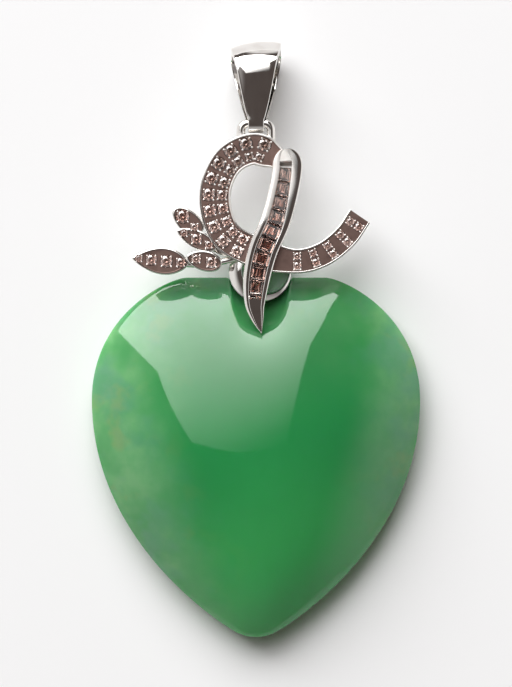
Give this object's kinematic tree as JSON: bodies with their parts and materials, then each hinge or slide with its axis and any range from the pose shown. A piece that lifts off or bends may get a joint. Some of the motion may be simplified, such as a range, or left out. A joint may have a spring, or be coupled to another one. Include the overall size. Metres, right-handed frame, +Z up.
{
  "type": "jade heart pendant",
  "caption": "Domed green jade heart pendant with a diamond-set white-gold ribbon surmount, leaf sprays and a loose tapered bail, lying face up.",
  "frame": {"origin": "on the surface that the pendant lies on, under the middle of its outline seen from above", "axes": "+Z up, out of the heart's domed face; +Y from the heart's point to the bail, as it hangs; +X to the right of the face"},
  "size_m": [0.0242, 0.0438, 0.0062],
  "materials": {
    "jade": "polished",
    "white_gold": "polished",
    "diamond": "polished"
  },
  "bodies": {
    "root": {"bail": "white_gold", "jade_heart": "jade", "leaf_1_diamond_1": "diamond", "leaf_1_diamond_2": "diamond", "leaf_1_diamond_3": "diamond", "leaf_1_diamond_4": "diamond", "leaf_2_diamond_1": "diamond", "leaf_2_diamond_2": "diamond", "leaf_3_diamond_1": "diamond", "leaf_3_diamond_2": "diamond", "leaf_3_diamond_3": "diamond", "leaf_4_diamond_1": "diamond", "leaf_4_diamond_2": "diamond", "ribbon_diamond_inner_01": "diamond", "ribbon_diamond_inner_02": "diamond", "ribbon_diamond_inner_03": "diamond", "ribbon_diamond_inner_04": "diamond", "ribbon_diamond_inner_05": "diamond", "ribbon_diamond_inner_06": "diamond", "ribbon_diamond_inner_07": "diamond", "ribbon_diamond_inner_08": "diamond", "ribbon_diamond_inner_09": "diamond", "ribbon_diamond_inner_10": "diamond", "ribbon_diamond_outer_01": "diamond", "ribbon_diamond_outer_02": "diamond", "ribbon_diamond_outer_03": "diamond", "ribbon_diamond_outer_04": "diamond", "ribbon_diamond_outer_05": "diamond", "ribbon_diamond_outer_06": "diamond", "ribbon_diamond_outer_07": "diamond", "ribbon_diamond_outer_08": "diamond", "ribbon_diamond_outer_09": "diamond", "ribbon_diamond_outer_10": "diamond", "strand_baguette_1": "diamond", "strand_baguette_2": "diamond", "strand_baguette_3": "diamond", "strand_baguette_4": "diamond", "strand_baguette_5": "diamond", "strand_baguette_6": "diamond", "strand_baguette_7": "diamond", "strand_baguette_8": "diamond", "strand_baguette_9": "diamond", "surmount": "white_gold", "tail_diamond_inner_01": "diamond", "tail_diamond_inner_02": "diamond", "tail_diamond_inner_03": "diamond", "tail_diamond_inner_04": "diamond", "tail_diamond_inner_05": "diamond", "tail_diamond_outer_01": "diamond", "tail_diamond_outer_02": "diamond", "tail_diamond_outer_03": "diamond", "tail_diamond_outer_04": "diamond", "tail_diamond_outer_05": "diamond"}
  },
  "joints": []
}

● Given task: Search the data for the string "materials". List each line that has it.

● Solution to the problem:
Give this object's kinematic tree as JSON: bodies with their parts and materials, then each hinge or slide with its axis and any range from the pose shown. A piece that lifts off or bends may get a joint. Some of the motion may be simplified, such as a range, or left out. A joint may have a spring, or be coupled to another one. Include the overall size. Metres, right-handed frame, +Z up.
  "materials": {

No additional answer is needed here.